Ceci dit, la politique française offre parfois le même spectacle, par exemple Nadine Morano, bientôt membre du FN, je suppose, si elle n’y a pas déjà sa carte en secret.
Pour reprendre de la distance et ne pas porter le pet, comme dit mon collègue, je m’amuse dans le shinkansen d’un film téléchargé il y a quelques jours : Very bad Deal (P. Saghizadeh, 2010), avec Michael Madsen et David Carradine, ou quand des flics justiciers embauchent des tueurs à gages pour éliminer les gros bonnets de la drogue – et que ça tourne mal, bien sûr.
Eh bien, c’est parfait : arrivé à Tokyo, je me fous totalement des roueries estudiantines.
Ce rôle, parmi les derniers de David Carradine, ne laissera pas une impression forte. En sous Kill Bill pitoyable, il me rappelle le chapitre umeboshi1 lu avant-hier dans Kampuchéa.
Notes ________________« Un peu de lassitude aussi, une petite dérive. On est né à Hollywood et fils d’un acteur célèbre. On est à présent star du kung-fu de soixante-douze ans. On s’est marié cinq ou six fois, on a tourné avec Scorsese dans Boxcar Bertha, on y jouait un anarchiste crucifié sur la porte d’un wagon à bestiaux, et avec Altman, et avec Bergman dans L’Œuf du serpent, mais tout ça c’était dans les années soixante-dix. Ensuite il y avait eu la longue fête ou l’ennui très long, ce qui est un peu la même chose, à quoi ne remédient ni l’alcool ni la came ni les soirées sado-maso, encore moins les centaines de tournages de séries B. Oui, pas mal de lassitude.

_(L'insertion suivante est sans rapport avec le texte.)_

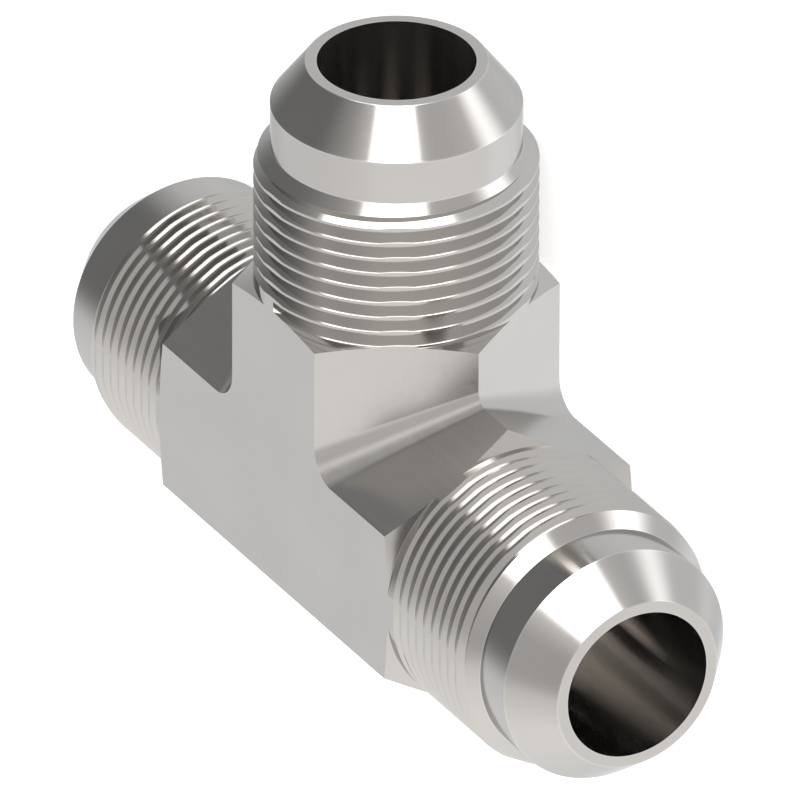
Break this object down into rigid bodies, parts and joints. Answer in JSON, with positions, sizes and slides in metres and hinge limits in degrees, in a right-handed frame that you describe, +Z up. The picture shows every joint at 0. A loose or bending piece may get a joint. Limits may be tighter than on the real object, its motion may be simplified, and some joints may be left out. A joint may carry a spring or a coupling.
{
  "type": "tee adapter",
  "caption": "Metal tee adapter for flared tube: hexagonal run and branch in one piece, each arm with an outside thread, a plain nose and a 37 degree seat, and bores that meet inside.",
  "frame": {"origin": "the point where the axis of the run and the axis of the branch cross", "axes": "+X along the run, +Y along the branch towards its port, +Z up from the side flat that the part lies on"},
  "size_m": [0.0742, 0.0498, 0.022],
  "materials": {
    "machined_steel": "fine machined, bright satin"
  },
  "bodies": {
    "root": {"tee_body": "machined_steel"}
  },
  "joints": []
}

L’homme élégant est tout de même assez déjanté, aussi, ce soir-là. Il a picolé toute la journée sur le tournage. Il a surtout envie qu’on le laisse en paix, plie ses vêtements, s’occupe de soi. Une cordelette autour du cou et une autre autour de la bite et les deux reliées et accrochées à la poignée de la penderie ça n’est pas très compliqué, un peu comme de se raser le matin, en même temps cela requiert un minimum d’attention, de précision, un peu de prudence, comme dans tous les métiers de précision le risque est la routine. On envoie la dépouille à l’hôpital Chulalongkorn.
Dans une pièce réfrigérée, l’experte légiste Porntip Rojanasunan – mais tous ces noms, pour qui n’est pas thaïlandais, paraissent des noms de cinéma -, une femme médecin légiste, donc, s’appelle Porntip, et se penche avec attention sur son cas. Elle en conclut que c’est après le nirvana qu’il est mort et c’est la seule bonne nouvelle de la journée, une mort qui ne doit rien à personne, et ne commet aucun dommage collatéral. Voici la vie des hommes, parfois. Voici notre monde, et nous n’en avons pas d’autre. » (Patrick Deville, Kampuchéa, p. 96)

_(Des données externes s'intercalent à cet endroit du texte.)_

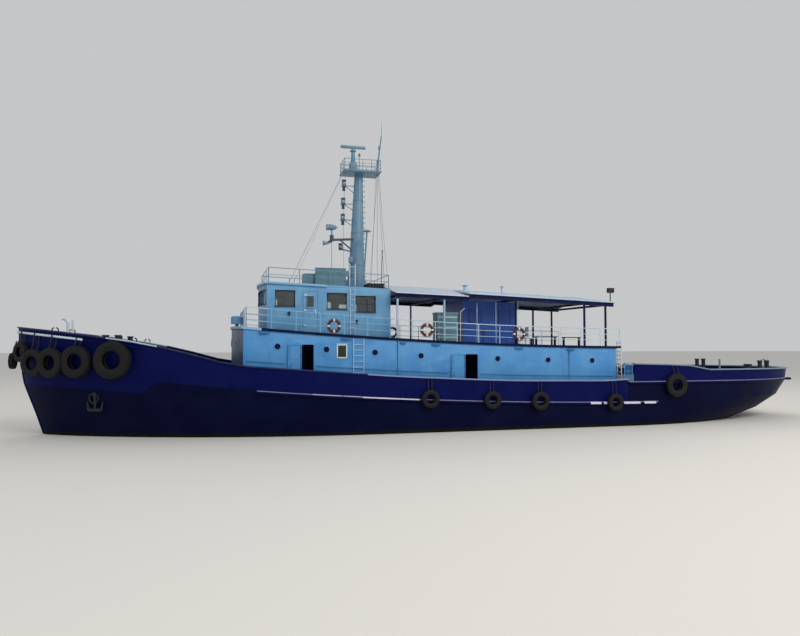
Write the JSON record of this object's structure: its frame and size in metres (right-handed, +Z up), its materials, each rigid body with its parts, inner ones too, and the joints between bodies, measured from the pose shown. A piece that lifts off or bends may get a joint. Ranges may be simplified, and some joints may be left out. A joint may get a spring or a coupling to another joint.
{
  "type": "tugboat, 1:2 scale model",
  "caption": "Long sea tugboat afloat at half size: hollow deckhouse and wheelhouse, mast with radar, canopies, tyre fenders, rudder and screw, with doors that swing.",
  "frame": {"origin": "on the waterline, on the centreline, near the middle of the hull's length", "axes": "+X to the stern, +Y to starboard, +Z up; the bow points to -X"},
  "size_m": [23.5845, 5.1034, 10.6902],
  "materials": {
    "hull_navy": "weathered satin paint",
    "deck_paint": "matt non-slip paint",
    "house_blue": "satin paint",
    "wheelhouse_blue": "satin paint",
    "pale_paint": "satin paint",
    "trim_navy": "satin paint",
    "mast_blue": "satin paint",
    "tyre_rubber": "worn matt rubber",
    "bronze": "cast and ground",
    "window_glass": "clear, dark inside",
    "casing_blue": "satin paint",
    "teal_paint": "satin paint",
    "galvanised": "dull zinc",
    "dark_steel": "dull dark paint"
  },
  "bodies": {
    "ship": {"hull": "hull_navy", "forecastle": "deck_paint", "poop": "deck_paint", "bulwark_bow": "hull_navy", "bulwark_port": "hull_navy", "bulwark_starboard": "hull_navy", "bulwark_stern": "hull_navy", "cap_rail_bow": "pale_paint", "cap_rail_port": "pale_paint", "cap_rail_starboard": "pale_paint", "cap_rail_stern": "pale_paint", "strake_port": "hull_navy", "strake_starboard": "hull_navy", "strake_stern": "hull_navy", "bow_fender": "tyre_rubber", "engine_block": "dark_steel", "house_front": "house_blue", "house_port": "house_blue", "house_starboard": "house_blue", "house_aft": "house_blue", "boat_deck": "trim_navy", "wheelhouse_front": "wheelhouse_blue", "wheelhouse_port": "wheelhouse_blue", "wheelhouse_starboard": "wheelhouse_blue", "wheelhouse_aft": "wheelhouse_blue", "wheelhouse_glass_front": "window_glass", "wheelhouse_glass_port": "window_glass", "wheelhouse_glass_starboard": "window_glass", "wheelhouse_roof": "wheelhouse_blue", "mast": "mast_blue", "mast_platform": "mast_blue", "forestays": "galvanised", "backstays": "galvanised", "boat_deck_rail": "pale_paint", "roof_rail": "pale_paint", "roof_console": "teal_paint", "name_board": "teal_paint", "canopy_sheet": "pale_paint", "aft_roof": "pale_paint", "canopy_frame": "dark_steel", "engine_casing": "casing_blue", "deck_locker": "teal_paint", "anchor_port": "dark_steel", "anchor_starboard": "dark_steel", "windlass_frame": "dark_steel", "towing_post": "dark_steel", "floodlight": "dark_steel", "front_ventilator": "mast_blue"},
    "rudder": {"rudder": "hull_navy"},
    "propeller": {"propeller": "bronze"},
    "radar": {"radar_scanner": "pale_paint"},
    "searchlight": {"searchlight": "pale_paint"},
    "windlass": {"windlass_drum": "galvanised"},
    "towing_hook": {"towing_hook": "galvanised"},
    "door_port_fore": {"house_door_port_fore": "house_blue"},
    "door_starboard_fore": {"house_door_starboard_fore": "house_blue"},
    "door_port_aft": {"house_door_port_aft": "house_blue"},
    "door_starboard_aft": {"house_door_starboard_aft": "house_blue"},
    "wheel_door_port": {"wheelhouse_door_port": "wheelhouse_blue"},
    "wheel_door_starboard": {"wheelhouse_door_starboard": "wheelhouse_blue"}
  },
  "joints": [
    {"name": "rudder_steer", "type": "hinge", "parent": "ship", "child": "rudder", "pos_m": [9.33, 0, -1], "axis": [0, 0, 1], "range_deg": [-35, 35]},
    {"name": "propeller_spin", "type": "hinge", "parent": "ship", "child": "propeller", "pos_m": [8.64, 0, -1.06], "axis": [1, 0, 0], "continuous": true},
    {"name": "radar_spin", "type": "hinge", "parent": "ship", "child": "radar", "pos_m": [-3.23, 0, 8.05], "axis": [0, 0, 1], "continuous": true},
    {"name": "searchlight_turn", "type": "hinge", "parent": "ship", "child": "searchlight", "pos_m": [-3.9, -0.3, 5.43], "axis": [0, 0, 1], "range_deg": [-120, 120]},
    {"name": "windlass_spin", "type": "hinge", "parent": "ship", "child": "windlass", "pos_m": [-10, 0, 2.409], "axis": [0, 1, 0], "continuous": true},
    {"name": "towing_hook_turn", "type": "hinge", "parent": "ship", "child": "towing_hook", "pos_m": [5.4, 0, 1.6], "axis": [0, 0, 1], "range_deg": [-80, 80]},
    {"name": "door_port_fore_swing", "type": "hinge", "parent": "ship", "child": "door_port_fore", "pos_m": [-4.945, -1.886, 1.8], "axis": [0, 0, 1], "range_deg": [0, 180]},
    {"name": "door_starboard_fore_swing", "type": "hinge", "parent": "ship", "child": "door_starboard_fore", "pos_m": [-4.945, 1.886, 1.8], "axis": [0, 0, -1], "range_deg": [0, 180]},
    {"name": "door_port_aft_swing", "type": "hinge", "parent": "ship", "child": "door_port_aft", "pos_m": [-0.472, -1.886, 1.5], "axis": [0, 0, 1], "range_deg": [0, 180]},
    {"name": "door_starboard_aft_swing", "type": "hinge", "parent": "ship", "child": "door_starboard_aft", "pos_m": [-0.472, 1.886, 1.5], "axis": [0, 0, -1], "range_deg": [0, 180]},
    {"name": "wheel_door_port_swing", "type": "hinge", "parent": "ship", "child": "wheel_door_port", "pos_m": [-4.834, -1.316, 3.2], "axis": [0, 0, -1], "range_deg": [0, 110]},
    {"name": "wheel_door_starboard_swing", "type": "hinge", "parent": "ship", "child": "wheel_door_starboard", "pos_m": [-4.834, 1.316, 3.2], "axis": [0, 0, 1], "range_deg": [0, 110]}
  ]
}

- Umeboshi : Nom masc., empr. jap., désigne une prune macérée, couramment utilisée en accompagnement du riz dans la cuisine japonaise et dont le goût est à la fois sucré, salé, acide et fruité. Par analogie, adj. : qui présente une saveur complexe dans laquelle le sucré, le salé et l’acidité forment une osmose indescriptible. Métaph. : Sensation où se mêlent le comique et le drame, la moquerie et la louange, etc. Un chapitre umeboshi lu avant-hier… (Berlol, JLR2, 14/06/2012). [↩]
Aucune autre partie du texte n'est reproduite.